(begin)
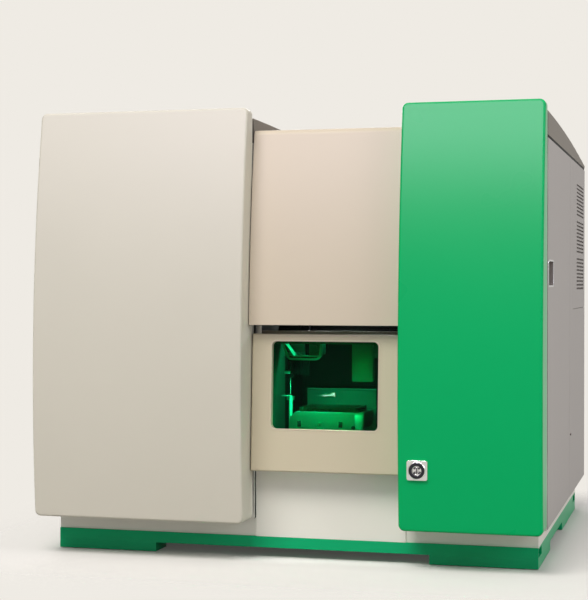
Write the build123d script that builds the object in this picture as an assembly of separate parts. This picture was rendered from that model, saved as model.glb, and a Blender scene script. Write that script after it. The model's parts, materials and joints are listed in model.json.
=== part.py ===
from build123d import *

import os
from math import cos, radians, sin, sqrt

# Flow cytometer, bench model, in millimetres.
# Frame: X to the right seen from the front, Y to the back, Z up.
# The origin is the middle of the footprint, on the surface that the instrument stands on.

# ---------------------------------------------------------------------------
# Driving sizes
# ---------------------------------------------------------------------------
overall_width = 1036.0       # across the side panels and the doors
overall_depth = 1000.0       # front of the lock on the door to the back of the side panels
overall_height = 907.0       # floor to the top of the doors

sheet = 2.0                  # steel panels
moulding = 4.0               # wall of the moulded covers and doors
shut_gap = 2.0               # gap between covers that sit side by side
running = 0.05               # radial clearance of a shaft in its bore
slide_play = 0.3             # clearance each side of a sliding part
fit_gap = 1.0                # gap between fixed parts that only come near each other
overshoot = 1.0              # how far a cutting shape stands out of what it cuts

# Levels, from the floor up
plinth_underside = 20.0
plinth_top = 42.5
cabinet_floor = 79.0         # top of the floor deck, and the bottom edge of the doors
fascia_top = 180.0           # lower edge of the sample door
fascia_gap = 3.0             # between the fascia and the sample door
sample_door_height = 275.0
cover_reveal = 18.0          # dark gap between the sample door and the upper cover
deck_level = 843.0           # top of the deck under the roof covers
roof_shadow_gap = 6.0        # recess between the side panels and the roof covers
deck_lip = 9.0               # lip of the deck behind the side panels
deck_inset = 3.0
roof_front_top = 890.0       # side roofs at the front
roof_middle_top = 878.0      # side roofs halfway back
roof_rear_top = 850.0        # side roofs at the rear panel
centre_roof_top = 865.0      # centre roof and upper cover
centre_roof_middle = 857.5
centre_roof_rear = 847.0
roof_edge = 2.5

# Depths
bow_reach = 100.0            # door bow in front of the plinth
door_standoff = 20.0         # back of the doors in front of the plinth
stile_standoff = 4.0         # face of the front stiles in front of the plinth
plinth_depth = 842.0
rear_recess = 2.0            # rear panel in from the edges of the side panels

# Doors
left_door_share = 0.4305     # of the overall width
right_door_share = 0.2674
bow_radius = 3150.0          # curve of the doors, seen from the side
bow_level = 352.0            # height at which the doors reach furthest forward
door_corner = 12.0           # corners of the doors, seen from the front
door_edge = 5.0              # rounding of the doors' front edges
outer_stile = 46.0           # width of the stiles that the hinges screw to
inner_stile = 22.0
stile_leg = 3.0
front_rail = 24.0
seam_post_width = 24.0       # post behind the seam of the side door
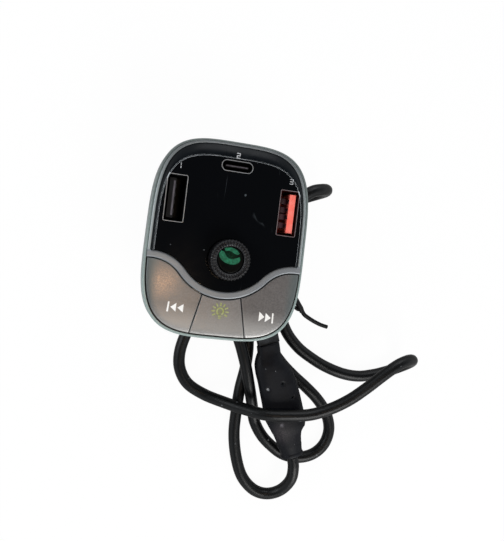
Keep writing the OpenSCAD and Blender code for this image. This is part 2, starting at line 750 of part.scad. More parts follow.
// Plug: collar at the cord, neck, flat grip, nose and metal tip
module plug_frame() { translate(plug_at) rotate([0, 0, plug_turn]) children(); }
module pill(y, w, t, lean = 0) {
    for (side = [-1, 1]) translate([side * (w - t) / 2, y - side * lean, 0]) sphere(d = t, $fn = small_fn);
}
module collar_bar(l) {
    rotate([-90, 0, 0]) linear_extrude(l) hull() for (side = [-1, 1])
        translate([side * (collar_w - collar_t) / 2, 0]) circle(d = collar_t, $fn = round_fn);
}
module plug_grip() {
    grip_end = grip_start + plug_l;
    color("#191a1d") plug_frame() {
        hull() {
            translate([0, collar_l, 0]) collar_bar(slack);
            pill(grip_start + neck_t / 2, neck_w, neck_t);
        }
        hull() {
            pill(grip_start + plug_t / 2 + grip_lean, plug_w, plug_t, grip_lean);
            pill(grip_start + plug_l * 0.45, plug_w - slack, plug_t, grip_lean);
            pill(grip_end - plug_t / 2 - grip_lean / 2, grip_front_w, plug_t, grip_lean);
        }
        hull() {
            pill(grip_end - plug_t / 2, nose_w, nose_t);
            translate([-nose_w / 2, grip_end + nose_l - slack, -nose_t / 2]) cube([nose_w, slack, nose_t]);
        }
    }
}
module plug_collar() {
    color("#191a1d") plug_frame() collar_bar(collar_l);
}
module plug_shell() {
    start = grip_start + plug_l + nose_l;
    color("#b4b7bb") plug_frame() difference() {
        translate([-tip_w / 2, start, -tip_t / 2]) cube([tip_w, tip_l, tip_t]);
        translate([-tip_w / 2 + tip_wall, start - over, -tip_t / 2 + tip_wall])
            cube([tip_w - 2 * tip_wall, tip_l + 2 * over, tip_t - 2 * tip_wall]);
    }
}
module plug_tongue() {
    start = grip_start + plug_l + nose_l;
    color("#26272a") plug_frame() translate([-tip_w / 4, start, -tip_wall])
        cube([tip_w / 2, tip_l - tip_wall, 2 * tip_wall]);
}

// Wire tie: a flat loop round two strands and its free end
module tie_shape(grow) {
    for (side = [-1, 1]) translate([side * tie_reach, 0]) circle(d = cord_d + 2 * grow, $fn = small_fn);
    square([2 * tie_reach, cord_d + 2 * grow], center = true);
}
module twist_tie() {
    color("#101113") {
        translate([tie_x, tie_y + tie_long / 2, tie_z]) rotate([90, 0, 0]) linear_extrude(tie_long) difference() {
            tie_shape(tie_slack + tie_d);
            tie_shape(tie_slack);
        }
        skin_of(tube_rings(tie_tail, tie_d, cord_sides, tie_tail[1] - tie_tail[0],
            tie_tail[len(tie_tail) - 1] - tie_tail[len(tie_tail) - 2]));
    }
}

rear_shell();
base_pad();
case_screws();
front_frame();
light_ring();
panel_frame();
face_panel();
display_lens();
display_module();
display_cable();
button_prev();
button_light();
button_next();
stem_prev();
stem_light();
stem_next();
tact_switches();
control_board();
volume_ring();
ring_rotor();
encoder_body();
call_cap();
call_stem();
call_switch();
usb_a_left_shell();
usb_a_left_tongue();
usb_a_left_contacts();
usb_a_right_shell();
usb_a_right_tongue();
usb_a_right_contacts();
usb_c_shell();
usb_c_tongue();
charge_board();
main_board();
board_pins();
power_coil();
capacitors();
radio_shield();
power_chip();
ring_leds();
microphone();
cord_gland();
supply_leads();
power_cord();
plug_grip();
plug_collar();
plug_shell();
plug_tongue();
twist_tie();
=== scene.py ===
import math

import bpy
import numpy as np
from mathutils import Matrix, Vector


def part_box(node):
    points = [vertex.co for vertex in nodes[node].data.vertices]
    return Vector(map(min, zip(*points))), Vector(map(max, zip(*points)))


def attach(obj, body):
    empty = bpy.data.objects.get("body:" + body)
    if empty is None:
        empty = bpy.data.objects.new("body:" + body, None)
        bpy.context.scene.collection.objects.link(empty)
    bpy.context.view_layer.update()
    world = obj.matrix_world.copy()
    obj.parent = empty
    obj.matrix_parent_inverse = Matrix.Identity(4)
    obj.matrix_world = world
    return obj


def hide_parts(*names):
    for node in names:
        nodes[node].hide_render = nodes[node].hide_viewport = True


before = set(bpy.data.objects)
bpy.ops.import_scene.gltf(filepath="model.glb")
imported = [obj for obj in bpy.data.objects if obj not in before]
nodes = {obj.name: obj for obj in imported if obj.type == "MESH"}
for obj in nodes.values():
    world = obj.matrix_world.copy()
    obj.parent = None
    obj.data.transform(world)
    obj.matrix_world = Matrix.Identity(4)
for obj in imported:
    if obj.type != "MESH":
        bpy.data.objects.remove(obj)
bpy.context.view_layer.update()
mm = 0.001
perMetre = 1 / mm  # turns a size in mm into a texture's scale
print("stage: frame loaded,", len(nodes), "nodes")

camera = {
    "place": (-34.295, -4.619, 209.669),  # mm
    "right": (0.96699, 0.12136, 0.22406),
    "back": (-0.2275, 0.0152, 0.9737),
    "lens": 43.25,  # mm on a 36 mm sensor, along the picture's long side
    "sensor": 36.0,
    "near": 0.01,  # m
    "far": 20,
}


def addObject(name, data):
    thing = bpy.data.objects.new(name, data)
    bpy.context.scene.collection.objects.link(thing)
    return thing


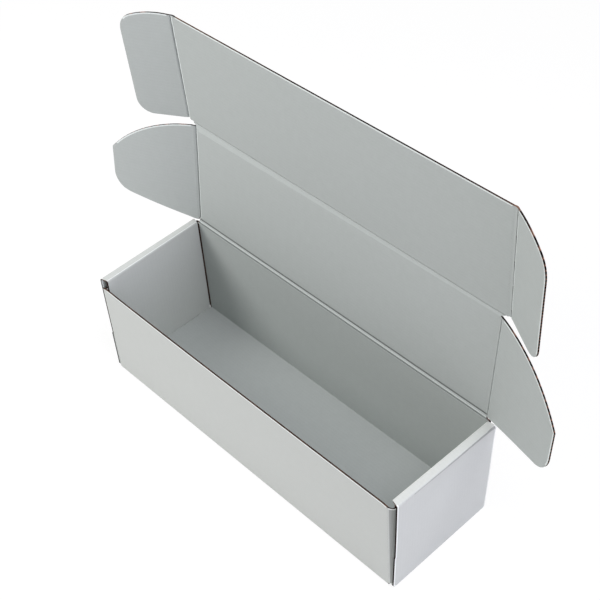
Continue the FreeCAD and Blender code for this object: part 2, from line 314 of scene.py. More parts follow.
(end)
Return exactly what appears above, from the first line of the entries to the line with "# The origin", inclusive.

- _Response to this exercise_:
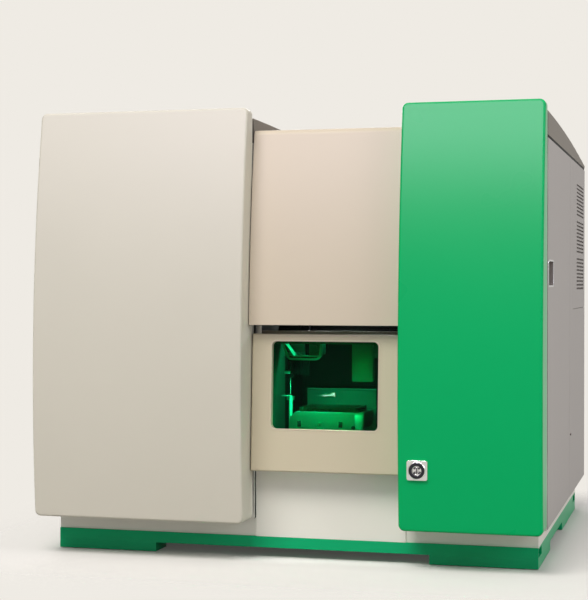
Write the build123d script that builds the object in this picture as an assembly of separate parts. This picture was rendered from that model, saved as model.glb, and a Blender scene script. Write that script after it. The model's parts, materials and joints are listed in model.json.
=== part.py ===
from build123d import *

import os
from math import cos, radians, sin, sqrt

# Flow cytometer, bench model, in millimetres.
# Frame: X to the right seen from the front, Y to the back, Z up.
# The origin is the middle of the footprint, on the surface that the instrument stands on.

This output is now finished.